My Family's Immigrant Experience: A Depression Christmas John Cortesi © Copyright 2019 by John Cortesi |
1904
photo of the saloon and pool hall in Radiant, Colorado. Four of the
men in the picture are great-uncles and cousins. |
My grandfather, Giovanni Cortesi Bacchirei, met my grandmother, Henrietta Menapace, when he boarded there while working at the local coal mine. Enrico Menapace also made his living as a miner when he first emigrated from Rallo, Austria, to Fremont County, Colorado. While working in the mines he suffered an injury that remained with him all of his life. While holding up a large timber to help shore up the ceiling a heavy boulder fell and crashed into the timber, pinning Enrico’s hand and crushing it. A botched operation by the company doctor compounded the broken bones and nerve damage and Enrico could never again fully open his hand. Needing other means to earn a living, he opened the boarding house, and eventually he and Ottilia bought the farm in the nearby mountains at about 9,000 feet in altitude. They grew head lettuce, cabbage, cauliflower and potatoes.
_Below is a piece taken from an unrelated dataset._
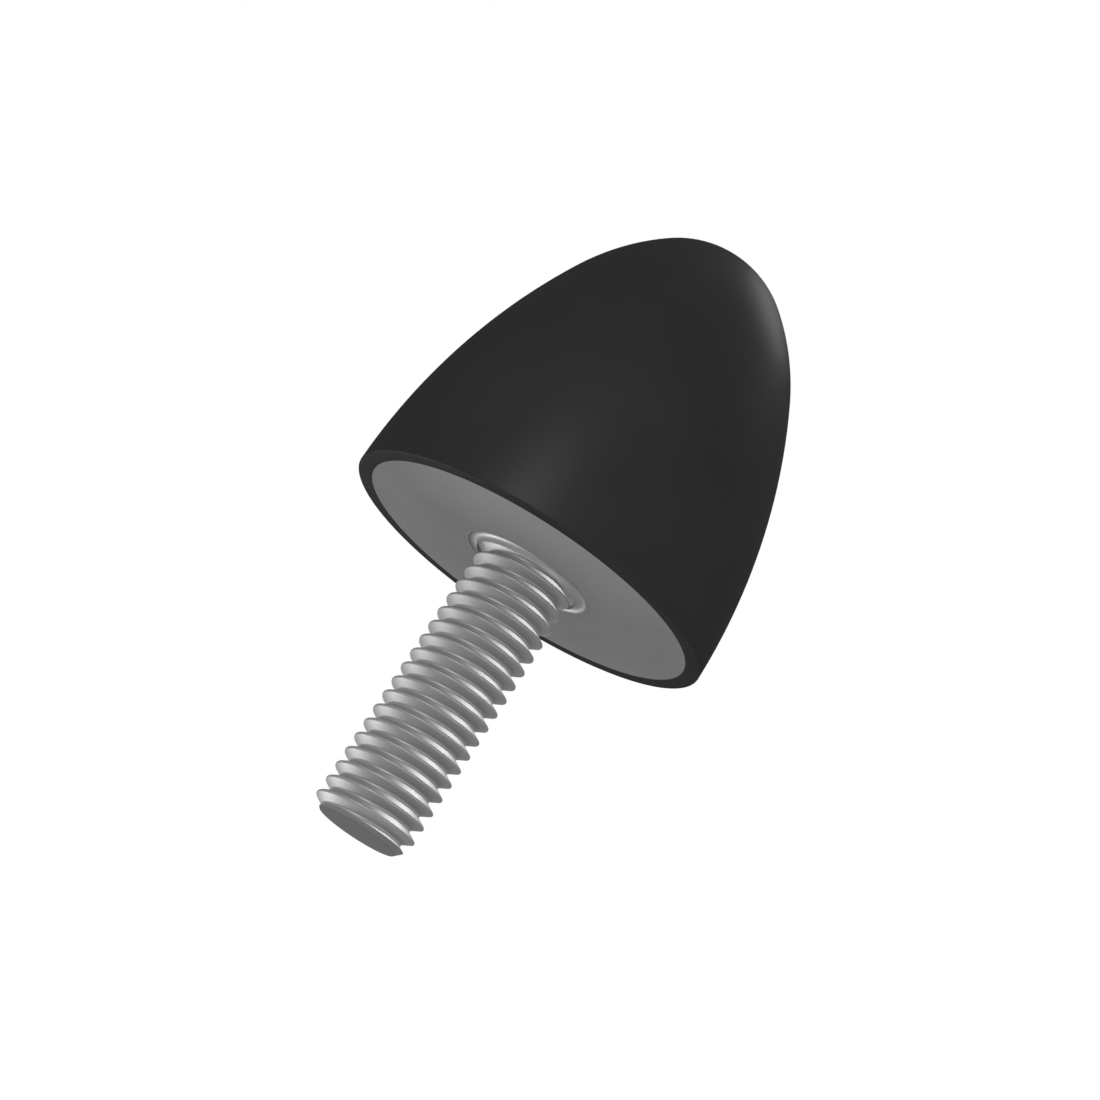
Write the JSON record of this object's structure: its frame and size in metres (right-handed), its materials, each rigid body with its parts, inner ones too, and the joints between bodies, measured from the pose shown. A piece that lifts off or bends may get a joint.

My father, Henry, left his parents’ house in the mining camp of Coal Creek, Colorado, at age twelve to help his grandparents on their farm. As if Enrico’s bad hand wasn’t enough, Otillia lost the sight of one eye when she was kicked by a mule. Enrico had a used Overland model car which was the cause of a bit of an adventure when my father graduated from the one-room schoolhouse in late Spring 1932. There was still five feet of snow on the ground, and on the way to the schoolhouse the car overheated with Enrico, Ottilia and Henry in it, my father wearing a Montgomery Ward mail order suit for the occasion.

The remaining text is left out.